Thirdly, he stated that the Commissioner had already considered this issue in the course of proceedings under Section 263, and had come to the conclusion that the utensils under consideration were indeed personal effects, and so he had dropped the proceedings. He pointed out that the Commissioner dropped the penalty proceedings because of the decision of the Tribunal dated 8-12-1976 in the case of Ramrikdas Poddar & Sons (supra) (an allied case) wherein similar utensils were held to be personal effects. He pointed out that the quantity of utensils in that case was still more and so, the case of the assessee, before us, was even stronger. His point was that the ITO did not have any jurisdiction to start fresh reassessment proceedings under Section 147(6) on the same point on which the Commissioner, after due enquiry, came to the conclusion that the original assessment was correctly made.
6. Shri A.A. Makhija, learned representative for the department, on the other hand, supported the order of the Commissioner (Appeals). He pointed out that in a letter accompanying the revised return, it was stated by the assessee that the silver utensils were lying at her native house in district Fatepur in Rajasthan. Consequently, he stated that those utensils were not actually put to daily use by the assessee, and so they could not be personal effects. He pointed out that the decision of the Supreme Court in the case of H.H. Maharaja Rana Hemant Singhji (supra) came after the original assessment was made on 20-11-1975, and that decision constituted "information" for reopening the assessment under Section 147(6). Regarding the jurisdiction of the ITO to proceed under Section 147(6) on a point already considered and found to be untenable by the Commissioner under Section 263, he stated that the Commissioner did not pass any final order on merits. The Commissioner merely proposed to proceed under Section 263 but dropped the proceedings for some reasons, which did not mean that the ITO lost his jurisdiction under Section 147(6).

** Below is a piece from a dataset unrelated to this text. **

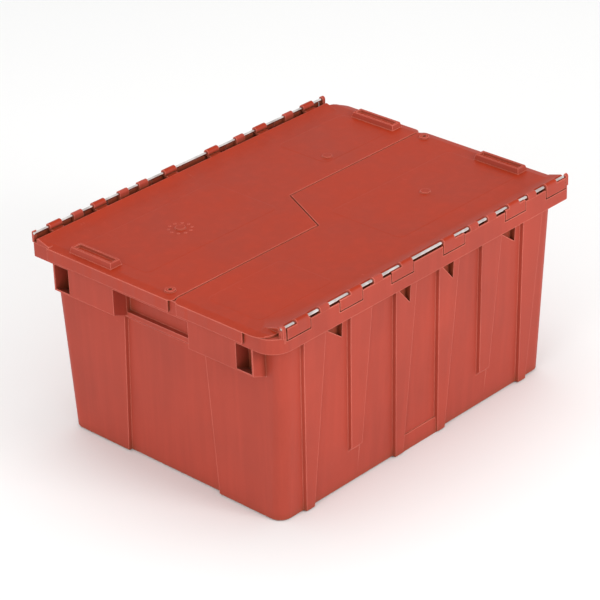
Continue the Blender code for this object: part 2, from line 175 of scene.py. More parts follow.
# Pilasters on the long walls
PILASTER_CENTRES = (-0.2610, -0.1565, -0.0515, 0.0515, 0.1565, 0.2610)
SHORT_PILASTERS = (-0.1565, 0.1565)
PILASTER_TOP_WIDTH = 0.049
PILASTER_BASE_WIDTH = 0.018
PILASTER_DEPTH = 0.0065
PILASTER_FLANK = 0.0016
SHORT_PILASTER_FOOT = 0.062
PILASTER_FADE = 0.007
PILASTER_TOP = 0.3160

# Recessed field in the middle of each end wall
FIELD_TOP = 0.249
FIELD_TOP_HALF = 0.087
FIELD_BASE_HALF = 0.101
FIELD_DEPTH = 0.006
FIELD_FLANK = 0.002

# Foot pad between the two middle pilasters
FOOT_HALF_LENGTH = 0.043
FOOT_DEPTH = 0.0040
FOOT_HEIGHT = 0.030

# Rim band round the top; along the hinges its skin stands up as a lip under the rod
BAND_HALF_LENGTH = 0.3510
BAND_HALF_WIDTH = 0.2650
BAND_FOOT = 0.3140
RIM_TOP = 0.3400
LIP_TOP = 0.3505
LIP_START = -0.3315
LIP_RETURN = 0.2600
ROUND_CORNER = 0.035
SQUARE_CORNER = 0.006
RIM_INNER_LENGTH = 0.3195
RIM_INNER_WIDTH = 0.2535

# Hand-holds: proud boxes on each side of a finger slot under the rim, then a pocket and a fin
HOLD_FRONT_FOOT = 0.2680
HOLD_BACK_FOOT = 0.2565
HOLD_BOX_INNER = 0.082
HOLD_BOX_OUTER = 0.184
HOLD_FIN = 0.219
HOLD_SKIN = 0.0030
HOLD_ROOT = 0.3222
SLOT_DEPTH = 0.0080
SLOT_HALF = 0.0815
SLOT_FOOT = 0.2620
SLOT_RISE = 0.0030
SLOT_TOP = 0.3335
SLOT_START = 0.0035
WELL_OVERRUN = 0.0010

# Triangular pockets under the band: centre, width
POCKETS = ((-0.2140, 0.042), (-0.0560, 0.027), (0.0480, 0.027), (0.2025, 0.042))
POCKET_TOP = 0.3135
POCKET_DROP = 0.031
POCKET_DEPTH = 0.011
POCKET_SKIN = 0.0025
POCKET_LAP = 0.0022
POCKET_OVERRUN = 0.0060

# Hinges
AXIS_Y = 0.2600
AXIS_Z = 0.3545
ROD_RADIUS = 0.0024
ROD_START = -0.3305
ROD_END = 0.3500
POST_RADIUS = 0.0048
POST_BORE = 0.0027
POST_WIDTH = 0.020
END_POST_INSIDE = 0.0060
END_POST_OUTSIDE = 0.0005
POSTS = (-0.2390, -0.1180, 0.1110, 0.1550, 0.2570)
BARREL_RADIUS = 0.0056
BARREL_BORE = 0.0028
BARREL_WIDTH = 0.026
BRIDGE_INSET = 0.001
BRIDGE_ROOT = 0.004
BRIDGE_FOOT = 0.3465
BRIDGE_TOP = 0.3502
STRAP_WIDTH = 0.050
# Strap centre and barrel centre along the front rod
STRAPS = ((-0.2970, -0.2880), (-0.1810, -0.1690), (-0.0630, -0.0520),
          (0.0600, 0.0490), (0.2130, 0.2100), (0.3175, 0.3060))
FLAP_INNER = 0.0026
FLAP_DROP = 0.0185
FLAP_LAP = 0.0005
SWING_RADIUS = 0.0214
SWING_SIDE_GAP = 0.0016
SEAT_INSET = 0.0010
FLAP_END = 0.3430

# Lid leaf
LEAF_TOP = 0.3440
LEAF_FOOT = 0.3405
LEAF_HALF_LENGTH = 0.3555
LEAF_SHOULDER = 0.3455
LEAF_SHOULDER_FOOT = 0.3412
SHOULDER_SQUEEZE = 0.12
LEAF_EDGE = 0.2500
SEAM_OFFSET = 0.0545
SEAM_HALF_RUN = 0.0255
SEAM_HALF_GAP = 0.0010
SEAM_CORNER = 0.012
LEAF_ROUND_CORNER = 0.030
LEAF_NOTCH_Y = 0.2260
LEAF_NOTCH_X = 0.3540
CROWN_INNER = 0.2220
CROWN_RIDGE = 0.2470
CROWN_TOP = 0.3510
CROWN_OUTER_TOP = 0.3495
LEAF_LAP = 0.0004
SKIRT_FOOT = 0.3205
SKIRT = 0.0032
SKIRT_SEAM_GAP = 0.009
SKIRT_ROUND_END = 0.2030

# Details moulded on the leaf: lug frames, eyelet and buttons
LUG_X = 0.3320
LUG_Y = 0.1370
LUG_LENGTH = 0.094
LUG_WIDTH = 0.024
LUG_WALL = 0.0050
LUG_DRAFT = 0.0020
LUG_HEIGHT = 0.0090
LUG_WELL = 0.0045
EYELET = (0.3340, 0.0310)
EYELET_RADIUS = 0.0085
EYELET_BORE = 0.0035
EYELET_HEIGHT = 0.0028
BUTTON_X = 0.1740
BUTTON_Y = 0.1080
BUTTON_RADIUS = 0.0085
BUTTON_HEIGHT = 0.0026

# Length by which a cutter runs past what it cuts
CUT_CLEAR = 0.010

# Points on the arcs and round bodies
ARC_STEPS = 10
DISC_STEPS = 24
DOT_STEPS = 12
EYELET_BORE_STEPS = 16
POST_HEAD_STEPS = 8
BORE_STEPS = 16
BARREL_STEPS = 24
SWING_STEPS = 32
ROD_STEPS = 32

# Colour sockets of the Mix node, which has others of the same name
MIX_FIRST = 6
MIX_SECOND = 7
MIX_RESULT = 2

HALF_TURN = Matrix.Diagonal((-1.0, -1.0, 1.0, 1.0))
NO_TURN = Matrix.Identity(4)


# Node helpers

def add(tree, kind, **settings):
    """A node with settings; a value for an input socket is given as its name and the value."""
    node = tree.nodes.new(kind)
    for key, value in settings.items():
        if key in node.inputs.keys():
            node.inputs[key].default_value = value
        else:
            setattr(node, key, value)
    return node


def link(tree, source, output, target, socket):
    tree.links.new(source.outputs[output], target.inputs[socket])


def noise(tree, coordinates, scale, detail=2.0, roughness=0.5, stretch=(1.0, 1.0, 1.0)):
    mapping = add(tree, "ShaderNodeMapping", Scale=stretch)
    tree.links.new(coordinates, mapping.inputs["Vector"])
    texture = add(tree, "ShaderNodeTexNoise", Scale=scale, Detail=detail, Roughness=roughness)
    link(tree, mapping, "Vector", texture, "Vector")
    return texture.outputs["Fac"]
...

7. Shri Mulla explained that the family to which the assessee belongs was very old and rich and the silver utensils were acquired long back by the family and were actually being daily used for personal purposes, at their native place. Subsequently, partition took place in the family, and some of the persons migrated to Bombay. They did not think it fit to carry the utensils with them and so they were left at the native house. He stated that the utensils were actually used for personal purposes whenever the occasion arose.

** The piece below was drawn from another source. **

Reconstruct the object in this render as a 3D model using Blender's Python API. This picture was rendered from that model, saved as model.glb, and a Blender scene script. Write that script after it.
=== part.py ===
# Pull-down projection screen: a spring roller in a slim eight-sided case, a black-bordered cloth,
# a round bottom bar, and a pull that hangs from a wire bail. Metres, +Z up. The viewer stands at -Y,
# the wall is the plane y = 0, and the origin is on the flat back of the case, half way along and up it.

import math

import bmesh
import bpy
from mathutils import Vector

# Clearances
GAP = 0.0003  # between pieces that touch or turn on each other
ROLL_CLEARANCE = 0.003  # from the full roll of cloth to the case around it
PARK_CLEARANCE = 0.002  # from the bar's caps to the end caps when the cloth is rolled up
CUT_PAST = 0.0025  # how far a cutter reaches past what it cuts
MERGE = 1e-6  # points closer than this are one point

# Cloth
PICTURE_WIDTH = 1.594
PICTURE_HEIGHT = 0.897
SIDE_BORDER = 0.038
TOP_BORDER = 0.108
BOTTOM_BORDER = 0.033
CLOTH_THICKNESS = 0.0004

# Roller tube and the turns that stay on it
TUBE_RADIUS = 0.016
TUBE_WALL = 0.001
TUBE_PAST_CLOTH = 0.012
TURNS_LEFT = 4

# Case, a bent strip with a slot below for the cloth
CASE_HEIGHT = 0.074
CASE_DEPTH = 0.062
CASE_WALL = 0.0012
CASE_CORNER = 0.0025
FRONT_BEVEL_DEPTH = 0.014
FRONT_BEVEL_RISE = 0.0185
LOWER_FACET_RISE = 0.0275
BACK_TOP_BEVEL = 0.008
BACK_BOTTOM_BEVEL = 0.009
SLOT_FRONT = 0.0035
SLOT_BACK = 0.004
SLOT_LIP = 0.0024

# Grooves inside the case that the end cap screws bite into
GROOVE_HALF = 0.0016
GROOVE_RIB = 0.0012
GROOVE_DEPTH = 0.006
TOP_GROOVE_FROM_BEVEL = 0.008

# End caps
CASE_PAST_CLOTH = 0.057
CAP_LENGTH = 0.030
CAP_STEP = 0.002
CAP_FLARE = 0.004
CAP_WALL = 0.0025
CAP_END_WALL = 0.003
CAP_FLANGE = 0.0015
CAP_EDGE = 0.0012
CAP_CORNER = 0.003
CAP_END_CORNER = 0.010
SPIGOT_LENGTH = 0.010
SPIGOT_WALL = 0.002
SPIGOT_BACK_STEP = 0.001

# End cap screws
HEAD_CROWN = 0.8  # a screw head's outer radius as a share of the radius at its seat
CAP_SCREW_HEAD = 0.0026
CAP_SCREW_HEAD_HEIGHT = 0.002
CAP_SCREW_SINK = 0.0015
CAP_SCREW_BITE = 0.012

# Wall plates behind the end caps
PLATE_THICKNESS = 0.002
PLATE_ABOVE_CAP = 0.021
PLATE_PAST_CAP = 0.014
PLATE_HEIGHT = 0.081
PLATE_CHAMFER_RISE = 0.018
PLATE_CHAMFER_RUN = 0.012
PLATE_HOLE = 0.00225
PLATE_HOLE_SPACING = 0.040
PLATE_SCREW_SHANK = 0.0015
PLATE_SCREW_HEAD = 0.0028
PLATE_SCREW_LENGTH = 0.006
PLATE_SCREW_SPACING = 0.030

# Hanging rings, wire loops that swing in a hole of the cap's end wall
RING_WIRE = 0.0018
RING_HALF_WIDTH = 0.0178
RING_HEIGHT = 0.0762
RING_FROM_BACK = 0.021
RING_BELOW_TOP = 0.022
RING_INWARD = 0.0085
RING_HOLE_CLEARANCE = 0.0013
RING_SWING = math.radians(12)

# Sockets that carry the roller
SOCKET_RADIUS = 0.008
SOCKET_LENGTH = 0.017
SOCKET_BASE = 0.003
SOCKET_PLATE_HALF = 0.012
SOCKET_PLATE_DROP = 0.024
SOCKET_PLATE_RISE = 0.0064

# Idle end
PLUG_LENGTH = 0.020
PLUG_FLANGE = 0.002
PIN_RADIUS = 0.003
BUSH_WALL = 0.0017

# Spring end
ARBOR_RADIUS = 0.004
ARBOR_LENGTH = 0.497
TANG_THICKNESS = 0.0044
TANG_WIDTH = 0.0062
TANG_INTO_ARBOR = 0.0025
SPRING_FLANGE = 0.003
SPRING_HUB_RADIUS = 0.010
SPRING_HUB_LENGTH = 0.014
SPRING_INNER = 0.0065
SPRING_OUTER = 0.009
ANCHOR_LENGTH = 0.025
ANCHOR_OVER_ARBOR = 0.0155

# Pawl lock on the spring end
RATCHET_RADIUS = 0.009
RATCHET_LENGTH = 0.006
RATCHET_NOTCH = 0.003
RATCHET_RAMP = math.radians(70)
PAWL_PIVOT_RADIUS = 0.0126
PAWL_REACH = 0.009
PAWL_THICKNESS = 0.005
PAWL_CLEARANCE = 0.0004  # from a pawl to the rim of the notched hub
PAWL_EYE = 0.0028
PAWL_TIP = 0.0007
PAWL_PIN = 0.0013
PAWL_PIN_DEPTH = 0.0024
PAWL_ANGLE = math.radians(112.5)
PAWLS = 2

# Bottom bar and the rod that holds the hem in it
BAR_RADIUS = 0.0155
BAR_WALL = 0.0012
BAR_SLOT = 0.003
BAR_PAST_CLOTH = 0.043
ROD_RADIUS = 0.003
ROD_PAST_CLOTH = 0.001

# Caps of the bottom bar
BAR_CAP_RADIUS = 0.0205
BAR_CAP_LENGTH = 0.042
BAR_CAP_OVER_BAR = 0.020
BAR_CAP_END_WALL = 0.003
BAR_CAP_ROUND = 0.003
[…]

8. We have considered the contentions of both the parties as well as the facts on record. We have gone through the list of utensils under consideration, enumerated earlier in this order. Evidently, the utensils were intended for personal use either in the kitchen or on the dining table. The very nature of the utensils were such that they could be held only for personal use. Hence, we come to the conclusion that the utensils were indeed personal effects held for personal use and so, they were not capita] assets. Consequently, the original assessment order passed by the ITO was correct, and no income had escaped assessment. We respectfully agree with the decisions of the Tribunal in the case of Smt. Ramdevi R. Poddar (supra) and Ramrikhdas Poddar & Sons both of which are allied cases with more or less similar facts.

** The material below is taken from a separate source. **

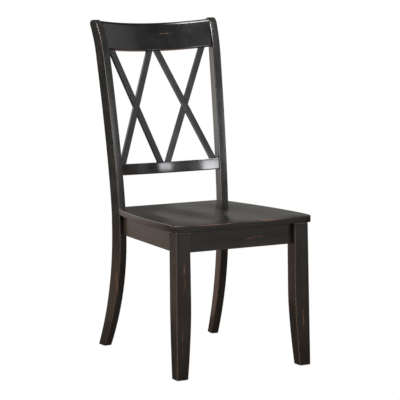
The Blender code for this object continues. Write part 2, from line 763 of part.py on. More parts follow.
def build_hanger_bolts(legs, blocks):
    y_face = FRONT_APRON_SETBACK + APRON_THICKNESS
    level = APRON_TOP - APRON_HEIGHT / 2
    leg_corner = Vector((leg_inner_x(), LEG_TOP_SECTION, level))
    wall_end, cross_end = [Vector((x, y, level)) for x, y in block_outline(y_face, 1)[1:3]]
    face_line = (cross_end - wall_end).normalized()
    diagonal = Vector((-face_line.y, face_line.x, 0.0))
    washer_start = diagonal.dot(wall_end - leg_corner) + GAP
    nut_start = washer_start + WASHER_THICKNESS + GAP
    length = BOLT_BITE + nut_start + NUT_HEIGHT + BOLT_TAIL
    shoulder = BOLT_RADIUS - BOLT_END
    bolt = (
        (0.0, shoulder), (BOLT_END, BOLT_RADIUS), (length - BOLT_END, BOLT_RADIUS),
        (length, shoulder))
    washer = ((0.0, WASHER_RADIUS), (WASHER_THICKNESS, WASHER_RADIUS))
    nut = ((0.0, NUT_WIDTH / 2), (NUT_HEIGHT, NUT_WIDTH / 2))
    hole = ((-GAP, BOLT_RADIUS + GAP), (length + CUTTER_REACH, BOLT_RADIUS + GAP))
    holes = bmesh.new()
    drilled = []
    for side, word in SIDES:
        corner, direction = mirrored([leg_corner, diagonal], side)
        start = corner - direction * BOLT_BITE
        add_pin("hanger_bolt_" + word, start, direction, bolt, zinc_steel)
        turned(holes, start, direction, hole)
        place = corner + direction * washer_start
        drilled.append(add_pin("bolt_washer_" + word, place, direction, washer, zinc_steel, DISC_SEGMENTS))
        place = corner + direction * nut_start
        drilled.append(add_pin("bolt_nut_" + word, place, direction, nut, zinc_steel, 6))
        drilled += [legs[word], blocks["front", word]]
    cutter = add_cutter("cut_hanger_bolts", holes)
    for obj in drilled:
        cut(obj, cutter)


# Dowels

def add_dowels(joints, radius, joined):
    """Dowels centred on joint points; each joint is (name, point, direction)."""
    end = radius - DOWEL_CHAMFER
    profile = (
        (0.0, end), (DOWEL_CHAMFER, radius), (DOWEL_LENGTH - DOWEL_CHAMFER, radius),
        (DOWEL_LENGTH, end))
    hole = ((-GAP, radius + GAP), (DOWEL_LENGTH + GAP, radius + GAP))
    holes = bmesh.new()
    for name, point, direction in joints:
        start = point - direction * (DOWEL_LENGTH / 2)
        add_pin(name, start, direction, profile, beech)
        turned(holes, start, direction, hole)
    cutter = add_cutter("cut_" + joints[0][0], holes)
    for obj in joined:
        cut(obj, cutter)


def rail_joints(name, place, rises):
    """Dowel places at both ends of a bowed rail, square to the posts' inner faces."""
    joints = []
    for side, word in SIDES:
        plane_point, normal = post_inner_plane(side, GAP / 2)
        for ending, rise in rises:
            middle = rail_point(place, -rail_half_angle(place), RAIL_THICKNESS / 2, rise)
            middle = mirrored([middle], side)[0]
            middle -= normal * normal.dot(middle - plane_point)
            joints.append((name + word + ending, middle, normal))
    return joints


def build_back_dowels(crest, lower_rail, post_pair):
    rises = (("_lower", CREST_DOWEL_EDGE_DISTANCE), ("_upper", CREST_HEIGHT - CREST_DOWEL_EDGE_DISTANCE))
    add_dowels(rail_joints("crest_dowel_", CREST_PLACE, rises), DOWEL_RADIUS, [crest] + post_pair)
    rises = (("", LOWER_RAIL_HEIGHT / 2),)
    joints = rail_joints("lower_rail_dowel_", LOWER_RAIL_PLACE, rises)
    add_dowels(joints, DOWEL_RADIUS, [lower_rail] + post_pair)


def build_apron_dowels(front_apron, side_aprons, rear_apron, leg_pair, post_pair):
    front_joints = []
    side_joints = []
    rear_joints = []
    y_front = FRONT_APRON_SETBACK + APRON_THICKNESS / 2
    y_rear = rear_apron_y + APRON_THICKNESS / 2
    across = Vector((1.0, 0.0, 0.0))
    behind = Vector((0.0, 1.0, 0.0))
    side_mid_x = side_apron_x(LEG_TOP_SECTION, APRON_THICKNESS / 2)
    for side, word in SIDES:
        plane_point, normal = post_inner_plane(side, GAP / 2)
        for place, level in DOWEL_LEVELS:
            ending = word + "_" + place
            point = mirrored([Vector((leg_inner_x() + GAP / 2, y_front, level))], side)[0]
            front_joints.append(("front_apron_dowel_" + ending, point, across))
            point = mirrored([Vector((side_mid_x, LEG_TOP_SECTION + GAP / 2, level))], side)[0]
            side_joints.append(("side_apron_front_dowel_" + ending, point, behind))
            inward = POST_THICKNESS - 2 * SIDE_DOWEL_RADIUS + POST_LEAN_OUT * (level - SEAT_HEIGHT)
            point, line = mirrored([plank_point(inward, -GAP / 2, level), POST_BEHIND], side)
            side_joints.append(("side_apron_rear_dowel_" + ending, point, line))
            point = Vector((plane_point.x, y_rear, level))
            point.x -= normal.dot(point - plane_point) / normal.x
            rear_joints.append(("rear_apron_dowel_" + ending, point, normal))
    add_dowels(front_joints, DOWEL_RADIUS, [front_apron] + leg_pair)
    add_dowels(side_joints, SIDE_DOWEL_RADIUS, side_aprons + leg_pair + post_pair)
    add_dowels(rear_joints, DOWEL_RADIUS, [rear_apron] + post_pair)


# Glides under the feet

def foot_centre(end, side):
    """Plan middle of a foot's sole."""
    if end == "front":
        x = -(LEG_SPREAD_FLOOR / 2 - LEG_FOOT_SECTION / 2)
        return mirrored([Vector((x, LEG_FOOT_SECTION / 2, 0.0))], side)[0]
    middle = (post_front_run(GLIDE_HEIGHT) + post_back_run(GLIDE_HEIGHT)) / 2
    return mirrored([plank_point(POST_THICKNESS / 2, middle, 0.0)], side)[0]


def build_glides(feet):
    disc = GLIDE_HEIGHT - GAP
    profile = (
        (0.0, GLIDE_RADIUS - GLIDE_EDGE), (GLIDE_EDGE, GLIDE_RADIUS), (disc, GLIDE_RADIUS),
        (disc, GLIDE_PIN_RADIUS), (GLIDE_PIN_LENGTH, GLIDE_PIN_RADIUS))
    hole = ((disc, GLIDE_PIN_RADIUS + GAP), (GLIDE_PIN_LENGTH + GAP, GLIDE_PIN_RADIUS + GAP))
    holes = bmesh.new()
    for side, word in SIDES:
        for end in ("front", "rear"):
            centre = foot_centre(end, side)
            add_pin("glide_" + end + "_" + word, centre, UP, profile, grey_nylon, DISC_SEGMENTS)
            turned(holes, centre, UP, hole)
    cutter = add_cutter("cut_foot_glides", holes)
    for foot in feet:
        cut(foot, cutter)


def centre_footprint():
    """Move the whole chair so that the origin is under the middle of its outline."""
    bpy.context.view_layer.update()
    graph = bpy.context.evaluated_depsgraph_get()
    ys = []
    for obj in footprint.children:
        if obj.hide_render:
            continue
        evaluated = obj.evaluated_get(graph)
        ys += [(evaluated.matrix_world @ Vector(corner)).y for corner in evaluated.bound_box]
    footprint.location.y = -(min(ys) + max(ys)) / 2


clear_scene()
footprint = bpy.data.objects.new("footprint", None)
bpy.context.scene.collection.objects.link(footprint)

painted_wood = make_material("painted_wood", (0.036, 0.034, 0.032), 0.42)
painted_seat = make_material("painted_seat", (0.044, 0.041, 0.039), 0.38)
bare_wood = make_material("bare_wood", (0.46, 0.31, 0.18), 0.62)
beech = make_material("beech", (0.58, 0.42, 0.27), 0.60)
zinc_steel = make_material("zinc_steel", (0.62, 0.61, 0.58), 0.35, 1.0)
grey_nylon = make_material("grey_nylon", (0.30, 0.30, 0.30), 0.50)

posts = {word: build_post(side, word) for side, word in SIDES}
legs = {word: build_front_leg(side, word) for side, word in SIDES}
post_pair = list(posts.values())
leg_pair = list(legs.values())
seat = build_seat()
crest = build_rail("crest_rail", CREST_PLACE, True)
lower_rail = build_rail("lower_back_rail", LOWER_RAIL_PLACE, False)
build_slats(crest, lower_rail)

rear_apron_y = POST_SETBACK + REAR_APRON_SETBACK
front_apron = build_cross_apron("front_apron", leg_inner_x() + GAP, FRONT_APRON_SETBACK)
inner_planes = [post_inner_plane(side) for side, word in SIDES]
rear_apron = build_cross_apron("rear_apron", -POST_SPREAD / 2, rear_apron_y, inner_planes)
side_aprons = [build_side_apron(side, word) for side, word in SIDES]
blocks = build_blocks([front_apron, rear_apron] + side_aprons)
build_hanger_bolts(legs, blocks)
build_back_dowels(crest, lower_rail, post_pair)
build_apron_dowels(front_apron, side_aprons, rear_apron, leg_pair, post_pair)
build_glides(leg_pair + post_pair)
centre_footprint()
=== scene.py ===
import math

import bpy
from mathutils import Matrix, Vector


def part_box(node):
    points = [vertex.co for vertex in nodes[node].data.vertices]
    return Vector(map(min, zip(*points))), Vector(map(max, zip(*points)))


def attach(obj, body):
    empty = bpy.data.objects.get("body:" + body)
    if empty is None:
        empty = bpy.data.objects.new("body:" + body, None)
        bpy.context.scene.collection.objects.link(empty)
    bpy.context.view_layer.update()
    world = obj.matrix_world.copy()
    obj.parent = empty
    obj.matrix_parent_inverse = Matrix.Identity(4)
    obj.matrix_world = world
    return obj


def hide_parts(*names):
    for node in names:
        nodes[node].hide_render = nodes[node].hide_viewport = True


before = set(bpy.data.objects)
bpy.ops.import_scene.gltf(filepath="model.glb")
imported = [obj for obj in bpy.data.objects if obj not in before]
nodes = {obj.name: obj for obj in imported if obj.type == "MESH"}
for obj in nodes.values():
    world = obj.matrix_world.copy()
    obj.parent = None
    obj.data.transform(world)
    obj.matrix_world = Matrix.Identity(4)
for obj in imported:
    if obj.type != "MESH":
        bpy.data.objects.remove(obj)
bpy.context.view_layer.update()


# Shader sums

class Value:
    """A shader socket. Sums written with it add their Math nodes."""

    def __init__(self, finish, socket):
        self.finish = finish
        self.socket = socket

    def work(self, operation, first, second):
        return self.finish.node("ShaderNodeMath", {"operation": operation}, {0: first, 1: second})

    def __add__(self, other):
        return self.work("ADD", self, other)

    def __radd__(self, other):
        return self.work("ADD", other, self)

    def __sub__(self, other):
        return self.work("SUBTRACT", self, other)

    def __rsub__(self, other):
        return self.work("SUBTRACT", other, self)

    def __mul__(self, other):
        return self.work("MULTIPLY", self, other)

    def __rmul__(self, other):
        return self.work("MULTIPLY", other, self)


SHADE_SAMPLES = 8
# Where a patch starts to fade and where it ends, as shares of its size
PATCH_FADE = (0.35, 1.0)

# A Mix node's sockets for its share, its two colours and its result
MIX_SHARE = 0
MIX_FIRST = 6
MIX_SECOND = 7
MIX_RESULT = 2


class Finish:
    """One material finish, built from nodes that are added by their type."""

    def __init__(self, name, roughness, specular=0.5, metallic=0.0):
        self.material = bpy.data.materials.new(name)
        self.material.use_nodes = True
        self.tree = self.material.node_tree
        self.shader = self.tree.nodes["Principled BSDF"]
        self.shader.inputs["Roughness"].default_value = roughness
        self.shader.inputs["Specular IOR Level"].default_value = specular
        self.shader.inputs["Metallic"].default_value = metallic
        self.place = self.node("ShaderNodeTexCoord", output="Object")

    def node(self, kind, settings=None, inputs=None, output=0):
        """Add a node of a type, with its settings first and then its sockets' values or links."""
        made = self.tree.nodes.new(kind)
        for key, setting in (settings or {}).items():
            setattr(made, key, setting)
        for key, value in (inputs or {}).items():
            self.feed(made.inputs[key], value)
        return Value(self, made.outputs[output])

    def feed(self, socket, value):
        if isinstance(value, Value):
            self.tree.links.new(value.socket, socket)
        else:
            socket.default_value = value

    def vectors(self, operation, first, second):
        return self.node("ShaderNodeVectorMath", {"operation": operation}, {0: first, 1: second})

    def blend(self, share, first, second):
        """Mix two colours by a share."""
        settings = {"data_type": "RGBA", "clamp_factor": True}
        inputs = {MIX_SHARE: share, MIX_FIRST: first, MIX_SECOND: second}
        return self.node("ShaderNodeMix", settings, inputs, MIX_RESULT)

    def stretched(self, scale, turn=(0.0, 0.0, 0.0)):
        """The piece's own coordinates, turned and then scaled along each axis."""
        turned = self.node(
            "ShaderNodeMapping", {"vector_type": "POINT"}, {"Vector": self.place, "Rotation": turn})
        return self.vectors("MULTIPLY", turned, scale)

    def noise(self, place, scale, detail=2.0, roughness=0.5, distortion=0.0):
        return self.node("ShaderNodeTexNoise", {"noise_dimensions": "3D"}, {
            "Vector": place, "Scale": scale, "Detail": detail, "Roughness": roughness,
            "Distortion": distortion})

    def between(self, value, low, high):
        """How far a value has gone from low to high, eased at both ends."""
        return self.node("ShaderNodeMapRange", {"interpolation_type": "SMOOTHSTEP"}, {
            "Value": value, "From Min": low, "From Max": high})

    def patch(self, centre, size):
        """A soft-edged patch round a point, 1 in its middle and 0 outside its size."""
        offset = self.vectors("SUBTRACT", self.place, centre)
        scaled = self.vectors("MULTIPLY", offset, tuple(1 / length for length in size))
        distance = self.node("ShaderNodeVectorMath", {"operation": "LENGTH"}, {0: scaled}, "Value")
        return 1 - self.between(distance, *PATCH_FADE)

    def edges(self, reach):
        """Near 1 on a piece's outer edges, where the wood behind the surface is thin."""
        settings = {"inside": True, "only_local": True, "samples": SHADE_SAMPLES}
        return 1 - self.node("ShaderNodeAmbientOcclusion", settings, {"Distance": reach}, "AO")

    def crevice_shade(self, reach):
        """Near 1 in corners and joints, where other pieces stand close before the surface. It darkens
        the paint there as painted shade.
        """
        settings = {"samples": SHADE_SAMPLES}
        return 1 - self.node("ShaderNodeAmbientOcclusion", settings, {"Distance": reach}, "AO")

    def bumps(self, height, distance, strength):
        return self.node("ShaderNodeBump", None, {
            "Height": height, "Distance": distance, "Strength": strength})

    def finish(self, colour, roughness, normal):
        self.feed(self.shader.inputs["Base Color"], colour)
        self.feed(self.shader.inputs["Roughness"], roughness)
        self.feed(self.shader.inputs["Normal"], normal)
        return self.material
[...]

9. In view of our above discussion, it is not necessary to consider the other contentions raised by the learned counsel for the assessee.
However, in order to complete the record, we may record our comments thereon. It is true that the decision of the Supreme Court in the case of H.H. Maharaja Rana Hemant Singhji (supra) came after the original assessment was made. But, the facts of that case were entirely different inasmuch as that case was concerned with the large quantity of gold and silver coins, and was not at all concerned with silver utensils usable in the kitchen or the dining table. Hence, though the said decision may be regarded as an "information" for the purpose of Section 147(6), yet, in our opinion, no reasonable man could have entertained a reasonable belief on reading that decision that income had escaped assessment in the instant case. Unless a reasonable belief can be shown to exist on the part of the ITO, no proceedings under Section 147(6) could be validly initiated. Hence, our conclusion on this point is that the reopening under Section 147(6) was not validly done. We are fortified in this conclusion of ours by the decision of the Supreme Court in the case of Chhugamal Rajpal v. S.P. Chaliha  79 ITR 603 and Sheo Nath Singh v. AAC  82 ITR 147.
10. Coming to the third point raised for the assessee, we find that the Commissioner indeed considered the very point for which the ITO reopened the assessment, but dropped the proceedings obviously because there was no error prejudicial to the interests of the revenue in the original assessment order. The implication is clear, namely, that the finding of the Commissioner was that the silver utensils were indeed personal effects, so that on their sale, they did not give rise to any capital gains. It is also clear that the action of the Commissioner was supported by the decision of the Tribunal in the case of Ramrlkhdas Poddar & Sons (supra). Strictly speaking, the ITO might not have lost (he jurisdiction to proceed under Section 141(b) merely because the Commissioner had dropped the proceedings under Section 263. To our mind, such a view is a highly technical one. When the higher officer of the department has examined and rejected a particulat stand as untenable, we do not see any reason for a lower authority to repeat the same exercise on the point once again. Hence, we find force even in the third point raised for the assessee.
11. In the result, we cancel the reassessment made under Section 147(6) and allow the appeal.